GIVEN EXERCISE » Hand back each line, unchanged, from the top down to the line where "return normals.reshape(-1, 3).astype(float)" sits.

PROVIDED DATA »
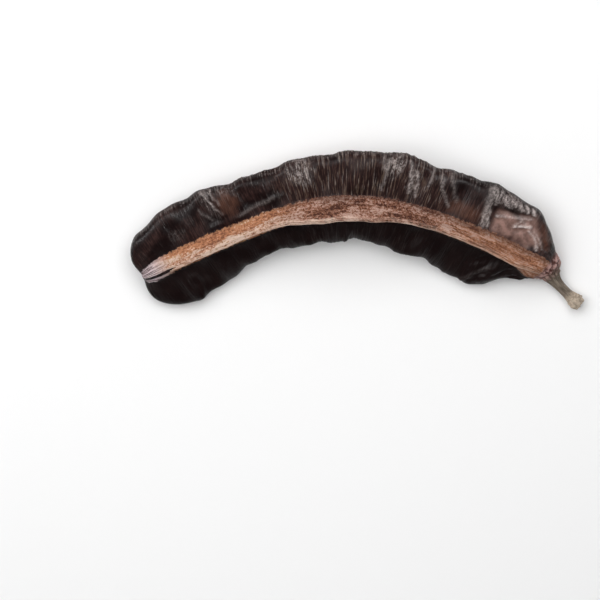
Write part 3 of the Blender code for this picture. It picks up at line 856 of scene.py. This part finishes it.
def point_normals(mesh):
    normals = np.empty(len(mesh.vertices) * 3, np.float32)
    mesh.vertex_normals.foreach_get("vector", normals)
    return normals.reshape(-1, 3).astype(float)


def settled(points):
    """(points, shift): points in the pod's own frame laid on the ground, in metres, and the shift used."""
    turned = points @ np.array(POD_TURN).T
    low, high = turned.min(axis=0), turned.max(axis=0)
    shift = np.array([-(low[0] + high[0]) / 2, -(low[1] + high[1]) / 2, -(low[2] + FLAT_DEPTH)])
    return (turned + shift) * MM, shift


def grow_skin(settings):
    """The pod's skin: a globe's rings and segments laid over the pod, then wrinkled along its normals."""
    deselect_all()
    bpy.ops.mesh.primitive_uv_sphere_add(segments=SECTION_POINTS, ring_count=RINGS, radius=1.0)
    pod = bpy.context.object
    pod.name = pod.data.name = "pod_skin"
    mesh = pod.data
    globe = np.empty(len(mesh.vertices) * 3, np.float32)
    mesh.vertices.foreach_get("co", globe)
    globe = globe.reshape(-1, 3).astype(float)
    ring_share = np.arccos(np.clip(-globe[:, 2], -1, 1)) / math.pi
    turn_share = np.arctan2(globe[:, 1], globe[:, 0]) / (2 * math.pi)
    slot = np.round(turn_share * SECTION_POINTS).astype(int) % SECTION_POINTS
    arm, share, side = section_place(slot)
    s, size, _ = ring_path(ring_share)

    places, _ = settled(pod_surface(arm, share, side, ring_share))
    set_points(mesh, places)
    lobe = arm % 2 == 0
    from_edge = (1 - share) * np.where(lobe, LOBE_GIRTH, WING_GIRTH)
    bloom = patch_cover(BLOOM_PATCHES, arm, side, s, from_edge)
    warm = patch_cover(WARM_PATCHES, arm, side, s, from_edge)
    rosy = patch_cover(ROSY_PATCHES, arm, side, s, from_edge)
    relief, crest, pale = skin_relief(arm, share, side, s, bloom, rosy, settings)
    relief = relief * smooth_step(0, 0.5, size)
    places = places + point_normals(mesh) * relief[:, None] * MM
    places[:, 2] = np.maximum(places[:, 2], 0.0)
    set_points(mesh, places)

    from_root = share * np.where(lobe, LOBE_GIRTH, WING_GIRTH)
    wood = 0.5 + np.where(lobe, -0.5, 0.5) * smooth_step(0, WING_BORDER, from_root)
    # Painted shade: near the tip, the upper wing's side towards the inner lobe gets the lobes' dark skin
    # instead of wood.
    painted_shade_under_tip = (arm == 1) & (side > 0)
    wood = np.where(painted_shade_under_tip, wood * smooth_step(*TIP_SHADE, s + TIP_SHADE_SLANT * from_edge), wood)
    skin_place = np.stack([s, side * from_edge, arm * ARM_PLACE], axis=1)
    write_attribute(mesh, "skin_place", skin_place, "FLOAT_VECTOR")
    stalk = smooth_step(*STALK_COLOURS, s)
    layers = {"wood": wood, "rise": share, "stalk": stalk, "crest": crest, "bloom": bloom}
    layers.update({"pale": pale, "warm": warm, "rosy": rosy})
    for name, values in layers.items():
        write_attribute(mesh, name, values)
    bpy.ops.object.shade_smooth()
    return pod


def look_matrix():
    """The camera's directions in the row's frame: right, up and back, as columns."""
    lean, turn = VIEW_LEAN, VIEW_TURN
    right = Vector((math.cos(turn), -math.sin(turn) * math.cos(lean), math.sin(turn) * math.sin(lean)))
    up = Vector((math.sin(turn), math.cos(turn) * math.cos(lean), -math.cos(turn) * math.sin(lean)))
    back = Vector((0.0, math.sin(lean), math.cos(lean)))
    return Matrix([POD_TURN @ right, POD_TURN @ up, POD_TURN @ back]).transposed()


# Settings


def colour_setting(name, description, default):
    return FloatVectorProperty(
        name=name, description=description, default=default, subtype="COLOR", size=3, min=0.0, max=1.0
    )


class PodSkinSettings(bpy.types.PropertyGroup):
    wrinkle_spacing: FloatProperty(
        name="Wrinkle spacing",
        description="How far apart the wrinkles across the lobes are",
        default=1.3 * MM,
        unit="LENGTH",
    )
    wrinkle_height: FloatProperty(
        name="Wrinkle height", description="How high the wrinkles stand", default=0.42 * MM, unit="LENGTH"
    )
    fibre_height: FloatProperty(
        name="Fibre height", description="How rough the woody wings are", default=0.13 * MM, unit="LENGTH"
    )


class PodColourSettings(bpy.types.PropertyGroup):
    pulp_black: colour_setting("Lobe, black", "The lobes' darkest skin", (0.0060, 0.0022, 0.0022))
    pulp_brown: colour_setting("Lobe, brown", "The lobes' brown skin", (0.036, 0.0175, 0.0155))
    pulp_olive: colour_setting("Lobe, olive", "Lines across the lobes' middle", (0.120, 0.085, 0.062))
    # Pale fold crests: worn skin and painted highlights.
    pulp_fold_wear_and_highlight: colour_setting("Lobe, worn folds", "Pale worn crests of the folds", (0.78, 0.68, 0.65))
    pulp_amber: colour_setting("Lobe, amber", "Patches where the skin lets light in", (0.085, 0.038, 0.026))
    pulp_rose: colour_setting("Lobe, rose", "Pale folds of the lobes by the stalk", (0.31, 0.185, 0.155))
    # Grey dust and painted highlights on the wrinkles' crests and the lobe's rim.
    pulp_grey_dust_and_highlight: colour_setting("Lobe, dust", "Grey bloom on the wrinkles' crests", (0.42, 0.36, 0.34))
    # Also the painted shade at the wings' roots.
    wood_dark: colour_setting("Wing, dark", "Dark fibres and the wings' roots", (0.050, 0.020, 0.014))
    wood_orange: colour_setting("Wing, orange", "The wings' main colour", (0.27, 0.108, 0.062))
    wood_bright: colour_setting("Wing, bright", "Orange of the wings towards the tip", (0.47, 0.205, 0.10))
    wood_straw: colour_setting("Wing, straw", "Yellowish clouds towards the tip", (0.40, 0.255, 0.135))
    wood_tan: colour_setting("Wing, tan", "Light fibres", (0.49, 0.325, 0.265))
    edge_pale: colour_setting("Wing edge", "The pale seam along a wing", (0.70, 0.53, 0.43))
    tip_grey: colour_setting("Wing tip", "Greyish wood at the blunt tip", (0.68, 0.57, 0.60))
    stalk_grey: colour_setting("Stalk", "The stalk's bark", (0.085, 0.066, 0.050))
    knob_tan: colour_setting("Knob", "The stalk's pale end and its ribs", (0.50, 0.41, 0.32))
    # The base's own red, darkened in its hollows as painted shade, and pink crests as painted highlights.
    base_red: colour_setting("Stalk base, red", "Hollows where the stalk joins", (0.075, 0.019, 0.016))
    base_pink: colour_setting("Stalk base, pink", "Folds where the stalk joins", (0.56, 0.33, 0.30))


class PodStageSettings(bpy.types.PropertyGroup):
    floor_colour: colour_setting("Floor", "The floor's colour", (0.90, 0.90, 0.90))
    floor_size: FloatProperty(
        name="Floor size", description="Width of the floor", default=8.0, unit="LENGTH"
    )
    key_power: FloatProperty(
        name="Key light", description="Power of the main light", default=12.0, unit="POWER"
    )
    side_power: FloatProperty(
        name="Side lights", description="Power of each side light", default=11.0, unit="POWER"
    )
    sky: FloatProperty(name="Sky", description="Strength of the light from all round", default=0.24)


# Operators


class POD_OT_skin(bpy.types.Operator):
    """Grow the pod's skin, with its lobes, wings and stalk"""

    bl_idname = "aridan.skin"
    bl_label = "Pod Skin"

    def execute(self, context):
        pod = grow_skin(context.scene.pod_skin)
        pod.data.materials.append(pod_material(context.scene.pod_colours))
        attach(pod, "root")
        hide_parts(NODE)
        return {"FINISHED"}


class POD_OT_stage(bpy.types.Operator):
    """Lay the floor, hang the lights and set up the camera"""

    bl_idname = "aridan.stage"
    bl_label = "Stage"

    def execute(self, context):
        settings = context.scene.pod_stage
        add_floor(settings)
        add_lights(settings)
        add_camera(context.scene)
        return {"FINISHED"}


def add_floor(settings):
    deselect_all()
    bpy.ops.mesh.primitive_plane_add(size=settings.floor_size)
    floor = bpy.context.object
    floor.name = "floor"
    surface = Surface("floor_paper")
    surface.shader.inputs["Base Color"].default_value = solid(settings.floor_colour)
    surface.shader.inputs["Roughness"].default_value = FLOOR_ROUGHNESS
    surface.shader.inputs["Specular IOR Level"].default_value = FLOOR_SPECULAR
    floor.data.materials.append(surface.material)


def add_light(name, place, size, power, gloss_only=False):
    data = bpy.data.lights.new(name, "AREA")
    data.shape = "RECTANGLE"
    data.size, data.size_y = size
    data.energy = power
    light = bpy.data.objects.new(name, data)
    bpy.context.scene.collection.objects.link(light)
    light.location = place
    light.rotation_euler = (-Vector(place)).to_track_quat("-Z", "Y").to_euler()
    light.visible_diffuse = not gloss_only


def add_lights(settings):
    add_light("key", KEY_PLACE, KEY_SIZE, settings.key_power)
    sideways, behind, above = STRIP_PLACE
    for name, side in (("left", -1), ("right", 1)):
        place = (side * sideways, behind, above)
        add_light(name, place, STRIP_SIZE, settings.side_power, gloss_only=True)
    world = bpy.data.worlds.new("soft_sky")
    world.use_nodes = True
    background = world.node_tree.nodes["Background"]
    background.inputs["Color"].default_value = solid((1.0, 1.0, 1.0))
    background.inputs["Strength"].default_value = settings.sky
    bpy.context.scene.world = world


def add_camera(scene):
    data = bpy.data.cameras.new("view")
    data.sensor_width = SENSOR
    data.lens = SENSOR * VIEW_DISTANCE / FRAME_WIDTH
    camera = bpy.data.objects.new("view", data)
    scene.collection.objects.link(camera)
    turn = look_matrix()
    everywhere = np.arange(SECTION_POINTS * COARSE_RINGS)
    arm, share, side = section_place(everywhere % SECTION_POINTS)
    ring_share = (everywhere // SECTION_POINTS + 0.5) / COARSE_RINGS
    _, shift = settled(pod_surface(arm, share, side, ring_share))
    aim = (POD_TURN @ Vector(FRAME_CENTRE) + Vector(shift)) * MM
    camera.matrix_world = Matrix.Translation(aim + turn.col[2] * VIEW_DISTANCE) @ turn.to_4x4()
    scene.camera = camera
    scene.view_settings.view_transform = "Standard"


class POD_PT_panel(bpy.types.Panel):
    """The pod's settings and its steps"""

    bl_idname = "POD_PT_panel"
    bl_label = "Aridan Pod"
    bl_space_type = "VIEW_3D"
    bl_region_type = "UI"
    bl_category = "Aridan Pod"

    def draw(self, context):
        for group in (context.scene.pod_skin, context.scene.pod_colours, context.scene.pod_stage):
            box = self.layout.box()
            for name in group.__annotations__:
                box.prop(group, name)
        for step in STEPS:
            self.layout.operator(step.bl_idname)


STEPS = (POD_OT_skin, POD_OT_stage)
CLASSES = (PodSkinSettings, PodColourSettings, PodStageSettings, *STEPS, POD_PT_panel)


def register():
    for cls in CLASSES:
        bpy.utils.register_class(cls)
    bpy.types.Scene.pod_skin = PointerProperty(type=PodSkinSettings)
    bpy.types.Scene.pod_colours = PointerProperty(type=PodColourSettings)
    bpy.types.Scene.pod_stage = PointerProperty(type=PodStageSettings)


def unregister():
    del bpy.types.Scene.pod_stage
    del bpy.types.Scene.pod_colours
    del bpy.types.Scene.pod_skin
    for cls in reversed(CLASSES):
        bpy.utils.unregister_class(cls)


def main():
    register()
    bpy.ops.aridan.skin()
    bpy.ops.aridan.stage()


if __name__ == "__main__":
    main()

EXERCISE ANSWER »
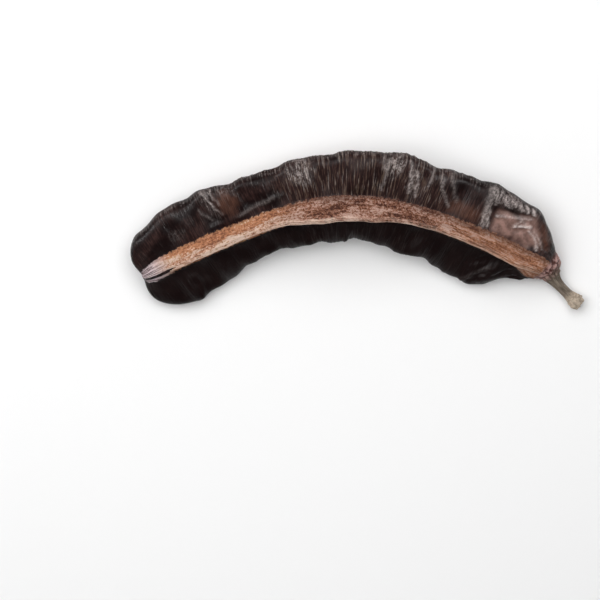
Write part 3 of the Blender code for this picture. It picks up at line 856 of scene.py. This part finishes it.
def point_normals(mesh):
    normals = np.empty(len(mesh.vertices) * 3, np.float32)
    mesh.vertex_normals.foreach_get("vector", normals)
    return normals.reshape(-1, 3).astype(float)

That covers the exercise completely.